● TASK OBJECTIVE: Repeat exactly each line of the data provided below.
### COLLECTED MATERIAL ###
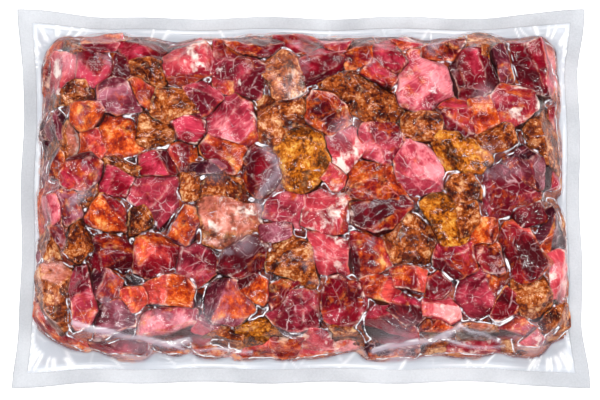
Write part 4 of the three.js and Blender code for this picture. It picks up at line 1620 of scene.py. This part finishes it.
    def web(
        self,
        grid: dict[str, np.ndarray],
        film: np.ndarray,
        heights: np.ndarray,
        margin: np.ndarray,
        folds: np.ndarray,
        creased: tuple[np.ndarray, np.ndarray],
    ) -> bpy.types.Object:
        """The upper web of film.

        Args:
            grid: the film's grid.
            film: height of the web.
            heights: height of the dice, or nan where there are none.
            margin: height of the web in the margin.
            folds: height of the folds in the margin.
            creased: height of the creases over the dice, and brightness of the painted highlight on their
                crests.

        Returns:
            The piece.
        """
        mesh = self.bag.sheet("upper_web", grid, film, grid["edge"] > self.bag.seal_width - self.web_lap)
        rows = mesh_nodes(mesh)
        strip = smoothstep(margin + self.strip_run - film, 0.0, self.strip_run)
        bridge = smoothstep(film - np.nan_to_num(heights, nan=-1.0), *self.bridge_run)
        patch = np.zeros(film.shape)
        # Milky patches, partly a painted sheen
        for x, y, radius, strength in MILKY_SHEEN:
            away = np.hypot(grid["x"] - x, grid["y"] - y)
            patch = np.maximum(patch, strength * smoothstep(radius - away, 0.0, radius))
        cloudy = 0.5 + 0.5 * np.sin(grid["x"] / 9 + 2 * np.sin(grid["y"] / 11)) * np.sin(grid["y"] / 8)
        haze = 0.001 + self.bridge_haze * bridge * cloudy**2 + self.milky_sheen_haze * patch * (0.3 + 0.7 * bridge)
        haze = np.maximum(haze, self.crease_haze * creased[0])
        # The margin turns grey, which is partly painted shade
        haze = haze * (1 - strip) + self.strip_haze * strip
        # Painted glints: the folds of the margin and the crests of the creases turn white
        gleam = np.maximum(folds * strip, creased[1])
        haze = haze + (self.gleam_haze - haze) * gleam
        attribute(mesh, "haze", haze.ravel()[rows])
        attribute(mesh, "gleam", gleam.ravel()[rows])
        attribute(mesh, "strip", strip.ravel()[rows])
        # Where the film leaves a die, which takes a painted highlight line
        near = film - np.nan_to_num(heights, nan=-9.0) < self.clearance + self.touch_gap
        touch = softened(near.astype(float), 2)
        attribute(mesh, "touch", (touch * (1 - strip)).ravel()[rows])
        rise = film - margin
        foot = smoothstep(rise, 0.0, self.foot_rise) * smoothstep(self.foot_top - rise, 0.0, self.foot_fade)
        attribute(mesh, "foot", softened(foot, 2).ravel()[rows])
        return finished("upper_web", mesh, FilmFinish().build())

    def back_web(self, grid: dict[str, np.ndarray], under: np.ndarray) -> bpy.types.Object:
        """The lower web.

        Args:
            grid: the lower web's grid.
            under: its height.

        Returns:
            The piece.
        """
        mesh = self.bag.sheet("lower_web", grid, under, grid["edge"] > self.bag.seal_width - self.back_lap)
        rows = mesh_nodes(mesh)
        # The margin of the lower web turns grey too, partly painted shade
        strip = smoothstep(grid["out"], 0.3, 0.6).ravel()[rows]
        attribute(mesh, "haze", 0.02 + 0.4 * strip)
        attribute(mesh, "strip", strip)
        mesh.flip_normals()
        return finished("lower_web", mesh, FilmFinish(name="vacuum_film_back").build())

    def seal(self, grid: dict[str, np.ndarray]) -> bpy.types.Object:
        """The welded seal round the margin.

        Args:
            grid: the film's grid.

        Returns:
            The piece.
        """
        band = grid["edge"] < self.bag.seal_width + self.seal_lap
        mesh = self.bag.sheet("welded_seal", grid, grid["level"], band)
        mesh_nodes(mesh)
        piece = finished("welded_seal", mesh, SealFinish().build())
        solid = piece.modifiers.new("thickness", "SOLIDIFY")
        solid.thickness = self.seal_thickness / METRE
        solid.offset = 0.0
        return piece


@dataclass(frozen=True)
class SoftBox:
    """An area light turned to the pack: its place, width and depth in metres, and its power in watts."""

    name: str
    place: tuple[float, float, float]
    size: Point
    power: float

    def hang(self) -> None:
        """Put the light in the scene."""
        data = bpy.data.lights.new(self.name, "AREA")
        data.shape = "RECTANGLE"
        data.size, data.size_y = self.size
        data.energy = self.power
        lamp = bpy.data.objects.new(self.name, data)
        lamp.location = self.place
        lamp.rotation_euler = (-Vector(self.place)).to_track_quat("-Z", "Y").to_euler()
        bpy.context.scene.collection.objects.link(lamp)


@dataclass
class Studio:
    """The camera of the photograph, a pale floor and soft studio light."""

    elevation: float = 81.0
    distance: float = 1900.0
    lens: float = 184.1
    aim_x: float = -0.6
    aim_y: float = -1.4
    floor_colour: str = "#f4f4f5"
    floor_glow: float = 0.45
    sky_colour: str = "#fbf9f8"
    fill: float = 0.48
    walls: float = 0.22
    ceiling: float = 0.03
    boxes: tuple[SoftBox, ...] = (
        SoftBox("back_box", (0.2, 1.6, 2.8), (2.2, 0.9), 57.0),
        SoftBox("right_box", (2.3, 0.1, 2.4), (0.5, 1.3), 48.0),
        SoftBox("left_box", (-2.3, 0.1, 2.4), (0.5, 1.3), 28.0),
        SoftBox("front_box", (-0.6, -2.2, 3.2), (1.4, 0.8), 59.0),
    )

    def camera(self) -> None:
        """Look down on the pack from a little in front of it."""
        data = bpy.data.cameras.new("camera")
        data.lens = self.lens
        data.sensor_width = 36.0
        data.clip_end = 20.0
        camera = bpy.data.objects.new("camera", data)
        angle = math.radians(self.elevation)
        away = Vector((0.0, -math.cos(angle), math.sin(angle))) * self.distance
        camera.location = (away + Vector((self.aim_x, self.aim_y, 0.0))) / METRE
        camera.rotation_euler = (math.pi / 2 - angle, 0.0, 0.0)
        bpy.context.scene.collection.objects.link(camera)
        bpy.context.scene.camera = camera

    def floor(self) -> None:
        """A white sweep that is lit through, so that it stays white."""
        bm = bmesh.new()
        bmesh.ops.create_grid(bm, x_segments=1, y_segments=1, size=3.0)
        bmesh.ops.translate(bm, vec=(0.0, 0.0, -0.0003), verts=bm.verts)
        mesh = bpy.data.meshes.new("floor")
        bm.to_mesh(mesh)
        bm.free()
        material = bpy.data.materials.new("lit_acrylic_table")
        material.use_nodes = True
        surface = material.node_tree.nodes["Principled BSDF"]
        surface.inputs["Base Color"].default_value = linear(self.floor_colour)
        surface.inputs["Roughness"].default_value = 0.9
        surface.inputs["Emission Color"].default_value = linear("#ffffff")
        surface.inputs["Emission Strength"].default_value = self.floor_glow
        mesh.materials.append(material)
        floor = bpy.data.objects.new("floor", mesh)
        bpy.context.scene.collection.objects.link(floor)
        floor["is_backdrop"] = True

    def build(self) -> None:
        """Set the camera, the floor, the lights and the world."""
        self.camera()
        self.floor()
        for box in self.boxes:
            box.hang()
        world = bpy.data.worlds.new("studio")
        world.use_nodes = True
        tree = world.node_tree
        # Gloss sees white walls, and a dim ceiling between the soft boxes
        glossy = add(tree, "LightPath", out="Is Glossy Ray")
        bearing = add(tree, "TexCoord", out="Generated")
        rise = add(tree, "SeparateXYZ", {"Vector": bearing}, "Z")
        links = {VALUE: rise, LOW: 0.05, HIGH: 0.5, START: self.walls, END: self.ceiling}
        seen = add(tree, "MapRange", links)
        strength = add(tree, "Mix", {SHARE: glossy, 2: self.fill, 3: seen}, data_type="FLOAT")
        sky = tree.nodes["Background"]
        sky.inputs["Color"].default_value = linear(self.sky_colour)
        tree.links.new(strength, sky.inputs["Strength"])
        bpy.context.scene.world = world
        bpy.context.scene.view_settings.view_transform = "Standard"


def main() -> None:
    """Build the pack in order."""
    logging.basicConfig(level=logging.INFO, format="%(message)s")
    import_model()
    Studio().build()
    dice = Dice().build()
    _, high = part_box(NODE)
    Wrapping(bag=Bag(high=high), dice=dice).build()
    low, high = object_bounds()


if __name__ == "__main__":
    main()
###
● WRITTEN SOLUTION:
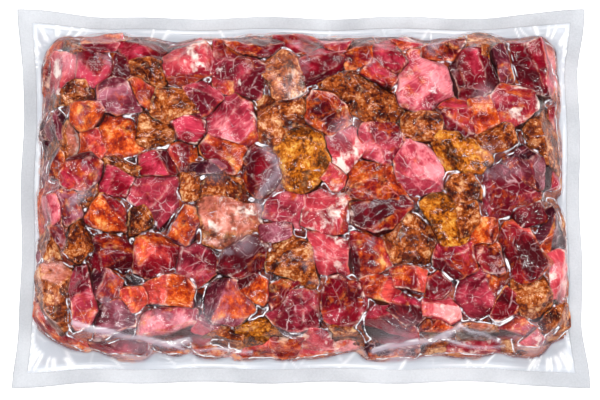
Write part 4 of the three.js and Blender code for this picture. It picks up at line 1620 of scene.py. This part finishes it.
    def web(
        self,
        grid: dict[str, np.ndarray],
        film: np.ndarray,
        heights: np.ndarray,
        margin: np.ndarray,
        folds: np.ndarray,
        creased: tuple[np.ndarray, np.ndarray],
    ) -> bpy.types.Object:
        """The upper web of film.

        Args:
            grid: the film's grid.
            film: height of the web.
            heights: height of the dice, or nan where there are none.
            margin: height of the web in the margin.
            folds: height of the folds in the margin.
            creased: height of the creases over the dice, and brightness of the painted highlight on their
                crests.

        Returns:
            The piece.
        """
        mesh = self.bag.sheet("upper_web", grid, film, grid["edge"] > self.bag.seal_width - self.web_lap)
        rows = mesh_nodes(mesh)
        strip = smoothstep(margin + self.strip_run - film, 0.0, self.strip_run)
        bridge = smoothstep(film - np.nan_to_num(heights, nan=-1.0), *self.bridge_run)
        patch = np.zeros(film.shape)
        # Milky patches, partly a painted sheen
        for x, y, radius, strength in MILKY_SHEEN:
            away = np.hypot(grid["x"] - x, grid["y"] - y)
            patch = np.maximum(patch, strength * smoothstep(radius - away, 0.0, radius))
        cloudy = 0.5 + 0.5 * np.sin(grid["x"] / 9 + 2 * np.sin(grid["y"] / 11)) * np.sin(grid["y"] / 8)
        haze = 0.001 + self.bridge_haze * bridge * cloudy**2 + self.milky_sheen_haze * patch * (0.3 + 0.7 * bridge)
        haze = np.maximum(haze, self.crease_haze * creased[0])
        # The margin turns grey, which is partly painted shade
        haze = haze * (1 - strip) + self.strip_haze * strip
        # Painted glints: the folds of the margin and the crests of the creases turn white
        gleam = np.maximum(folds * strip, creased[1])
        haze = haze + (self.gleam_haze - haze) * gleam
        attribute(mesh, "haze", haze.ravel()[rows])
        attribute(mesh, "gleam", gleam.ravel()[rows])
        attribute(mesh, "strip", strip.ravel()[rows])
        # Where the film leaves a die, which takes a painted highlight line
        near = film - np.nan_to_num(heights, nan=-9.0) < self.clearance + self.touch_gap
        touch = softened(near.astype(float), 2)
        attribute(mesh, "touch", (touch * (1 - strip)).ravel()[rows])
        rise = film - margin
        foot = smoothstep(rise, 0.0, self.foot_rise) * smoothstep(self.foot_top - rise, 0.0, self.foot_fade)
        attribute(mesh, "foot", softened(foot, 2).ravel()[rows])
        return finished("upper_web", mesh, FilmFinish().build())

    def back_web(self, grid: dict[str, np.ndarray], under: np.ndarray) -> bpy.types.Object:
        """The lower web.

        Args:
            grid: the lower web's grid.
            under: its height.

        Returns:
            The piece.
        """
        mesh = self.bag.sheet("lower_web", grid, under, grid["edge"] > self.bag.seal_width - self.back_lap)
        rows = mesh_nodes(mesh)
        # The margin of the lower web turns grey too, partly painted shade
        strip = smoothstep(grid["out"], 0.3, 0.6).ravel()[rows]
        attribute(mesh, "haze", 0.02 + 0.4 * strip)
        attribute(mesh, "strip", strip)
        mesh.flip_normals()
        return finished("lower_web", mesh, FilmFinish(name="vacuum_film_back").build())

    def seal(self, grid: dict[str, np.ndarray]) -> bpy.types.Object:
        """The welded seal round the margin.

        Args:
            grid: the film's grid.

        Returns:
            The piece.
        """
        band = grid["edge"] < self.bag.seal_width + self.seal_lap
        mesh = self.bag.sheet("welded_seal", grid, grid["level"], band)
        mesh_nodes(mesh)
        piece = finished("welded_seal", mesh, SealFinish().build())
        solid = piece.modifiers.new("thickness", "SOLIDIFY")
        solid.thickness = self.seal_thickness / METRE
        solid.offset = 0.0
        return piece


@dataclass(frozen=True)
class SoftBox:
    """An area light turned to the pack: its place, width and depth in metres, and its power in watts."""

    name: str
    place: tuple[float, float, float]
    size: Point
    power: float

    def hang(self) -> None:
        """Put the light in the scene."""
        data = bpy.data.lights.new(self.name, "AREA")
        data.shape = "RECTANGLE"
        data.size, data.size_y = self.size
        data.energy = self.power
        lamp = bpy.data.objects.new(self.name, data)
        lamp.location = self.place
        lamp.rotation_euler = (-Vector(self.place)).to_track_quat("-Z", "Y").to_euler()
        bpy.context.scene.collection.objects.link(lamp)


@dataclass
class Studio:
    """The camera of the photograph, a pale floor and soft studio light."""

    elevation: float = 81.0
    distance: float = 1900.0
    lens: float = 184.1
    aim_x: float = -0.6
    aim_y: float = -1.4
    floor_colour: str = "#f4f4f5"
    floor_glow: float = 0.45
    sky_colour: str = "#fbf9f8"
    fill: float = 0.48
    walls: float = 0.22
    ceiling: float = 0.03
    boxes: tuple[SoftBox, ...] = (
        SoftBox("back_box", (0.2, 1.6, 2.8), (2.2, 0.9), 57.0),
        SoftBox("right_box", (2.3, 0.1, 2.4), (0.5, 1.3), 48.0),
        SoftBox("left_box", (-2.3, 0.1, 2.4), (0.5, 1.3), 28.0),
        SoftBox("front_box", (-0.6, -2.2, 3.2), (1.4, 0.8), 59.0),
    )

    def camera(self) -> None:
        """Look down on the pack from a little in front of it."""
        data = bpy.data.cameras.new("camera")
        data.lens = self.lens
        data.sensor_width = 36.0
        data.clip_end = 20.0
        camera = bpy.data.objects.new("camera", data)
        angle = math.radians(self.elevation)
        away = Vector((0.0, -math.cos(angle), math.sin(angle))) * self.distance
        camera.location = (away + Vector((self.aim_x, self.aim_y, 0.0))) / METRE
        camera.rotation_euler = (math.pi / 2 - angle, 0.0, 0.0)
        bpy.context.scene.collection.objects.link(camera)
        bpy.context.scene.camera = camera

    def floor(self) -> None:
        """A white sweep that is lit through, so that it stays white."""
        bm = bmesh.new()
        bmesh.ops.create_grid(bm, x_segments=1, y_segments=1, size=3.0)
        bmesh.ops.translate(bm, vec=(0.0, 0.0, -0.0003), verts=bm.verts)
        mesh = bpy.data.meshes.new("floor")
        bm.to_mesh(mesh)
        bm.free()
        material = bpy.data.materials.new("lit_acrylic_table")
        material.use_nodes = True
        surface = material.node_tree.nodes["Principled BSDF"]
        surface.inputs["Base Color"].default_value = linear(self.floor_colour)
        surface.inputs["Roughness"].default_value = 0.9
        surface.inputs["Emission Color"].default_value = linear("#ffffff")
        surface.inputs["Emission Strength"].default_value = self.floor_glow
        mesh.materials.append(material)
        floor = bpy.data.objects.new("floor", mesh)
        bpy.context.scene.collection.objects.link(floor)
        floor["is_backdrop"] = True

    def build(self) -> None:
        """Set the camera, the floor, the lights and the world."""
        self.camera()
        self.floor()
        for box in self.boxes:
            box.hang()
        world = bpy.data.worlds.new("studio")
        world.use_nodes = True
        tree = world.node_tree
        # Gloss sees white walls, and a dim ceiling between the soft boxes
        glossy = add(tree, "LightPath", out="Is Glossy Ray")
        bearing = add(tree, "TexCoord", out="Generated")
        rise = add(tree, "SeparateXYZ", {"Vector": bearing}, "Z")
        links = {VALUE: rise, LOW: 0.05, HIGH: 0.5, START: self.walls, END: self.ceiling}
        seen = add(tree, "MapRange", links)
        strength = add(tree, "Mix", {SHARE: glossy, 2: self.fill, 3: seen}, data_type="FLOAT")
        sky = tree.nodes["Background"]
        sky.inputs["Color"].default_value = linear(self.sky_colour)
        tree.links.new(strength, sky.inputs["Strength"])
        bpy.context.scene.world = world
        bpy.context.scene.view_settings.view_transform = "Standard"


def main() -> None:
    """Build the pack in order."""
    logging.basicConfig(level=logging.INFO, format="%(message)s")
    import_model()
    Studio().build()
    dice = Dice().build()
    _, high = part_box(NODE)
    Wrapping(bag=Bag(high=high), dice=dice).build()
    low, high = object_bounds()


if __name__ == "__main__":
    main()